• **Modeling code records**
* * *
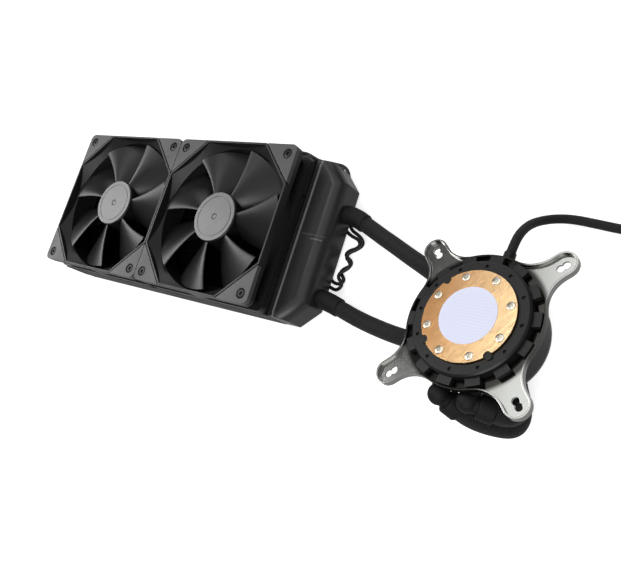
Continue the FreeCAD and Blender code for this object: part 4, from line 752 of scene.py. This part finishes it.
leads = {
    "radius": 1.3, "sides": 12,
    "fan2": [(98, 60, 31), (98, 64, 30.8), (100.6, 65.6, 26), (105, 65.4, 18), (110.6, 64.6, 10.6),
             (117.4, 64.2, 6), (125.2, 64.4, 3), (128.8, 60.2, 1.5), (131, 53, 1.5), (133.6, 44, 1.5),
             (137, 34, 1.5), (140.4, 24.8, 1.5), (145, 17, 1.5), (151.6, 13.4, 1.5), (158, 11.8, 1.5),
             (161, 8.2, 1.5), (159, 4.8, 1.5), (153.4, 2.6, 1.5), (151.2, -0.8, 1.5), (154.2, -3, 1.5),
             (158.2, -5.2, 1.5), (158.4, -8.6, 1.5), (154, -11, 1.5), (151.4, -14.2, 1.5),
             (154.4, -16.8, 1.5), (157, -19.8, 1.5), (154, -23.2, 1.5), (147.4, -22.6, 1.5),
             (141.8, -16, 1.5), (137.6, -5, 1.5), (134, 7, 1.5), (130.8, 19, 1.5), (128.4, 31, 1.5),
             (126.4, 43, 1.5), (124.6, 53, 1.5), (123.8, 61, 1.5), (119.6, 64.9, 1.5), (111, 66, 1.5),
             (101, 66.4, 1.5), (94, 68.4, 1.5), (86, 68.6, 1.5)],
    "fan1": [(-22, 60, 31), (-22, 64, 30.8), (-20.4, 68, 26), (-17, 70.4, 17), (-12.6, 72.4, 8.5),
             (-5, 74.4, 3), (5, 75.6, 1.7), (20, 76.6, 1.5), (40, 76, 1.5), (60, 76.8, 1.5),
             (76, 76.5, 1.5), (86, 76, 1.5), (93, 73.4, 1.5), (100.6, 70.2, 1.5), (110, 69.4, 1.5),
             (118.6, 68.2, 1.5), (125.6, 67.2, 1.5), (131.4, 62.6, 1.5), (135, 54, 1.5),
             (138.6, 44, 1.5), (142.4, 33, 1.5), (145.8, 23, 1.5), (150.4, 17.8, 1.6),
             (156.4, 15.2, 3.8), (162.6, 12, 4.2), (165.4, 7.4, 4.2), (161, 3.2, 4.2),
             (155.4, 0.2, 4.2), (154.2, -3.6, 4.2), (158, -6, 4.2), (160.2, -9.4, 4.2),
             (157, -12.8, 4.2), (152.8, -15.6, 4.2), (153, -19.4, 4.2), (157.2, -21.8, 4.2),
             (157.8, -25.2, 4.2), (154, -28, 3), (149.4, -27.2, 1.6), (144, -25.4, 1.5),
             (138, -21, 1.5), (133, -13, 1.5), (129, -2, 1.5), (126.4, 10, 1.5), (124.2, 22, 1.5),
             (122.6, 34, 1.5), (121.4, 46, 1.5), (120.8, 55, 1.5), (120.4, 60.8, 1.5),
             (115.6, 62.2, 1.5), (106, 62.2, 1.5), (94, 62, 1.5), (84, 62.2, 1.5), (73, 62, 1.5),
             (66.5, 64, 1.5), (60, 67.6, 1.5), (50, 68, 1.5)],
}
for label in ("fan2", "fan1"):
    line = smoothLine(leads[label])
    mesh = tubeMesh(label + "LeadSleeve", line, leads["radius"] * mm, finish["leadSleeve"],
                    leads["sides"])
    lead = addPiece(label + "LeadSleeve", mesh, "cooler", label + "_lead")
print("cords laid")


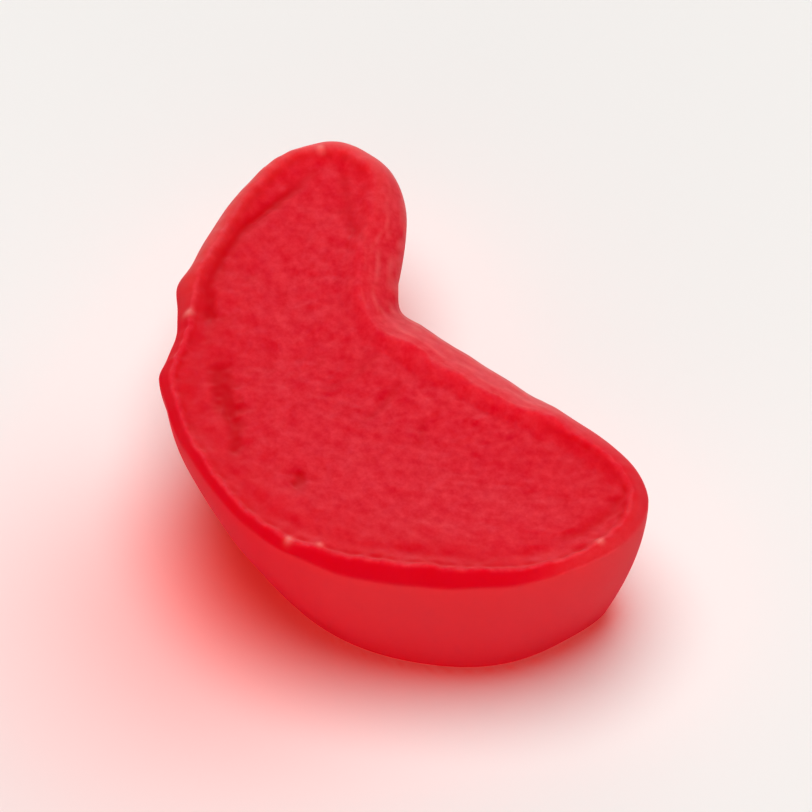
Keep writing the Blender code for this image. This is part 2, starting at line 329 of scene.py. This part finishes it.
* * *
• **DIRECTIONS**
Find each line holding the word "scene" and copy it.

• **SOLUTION TO THIS TASK**
Continue the FreeCAD and Blender code for this object: part 4, from line 752 of scene.py. This part finishes it.
Keep writing the Blender code for this image. This is part 2, starting at line 329 of scene.py. This part finishes it.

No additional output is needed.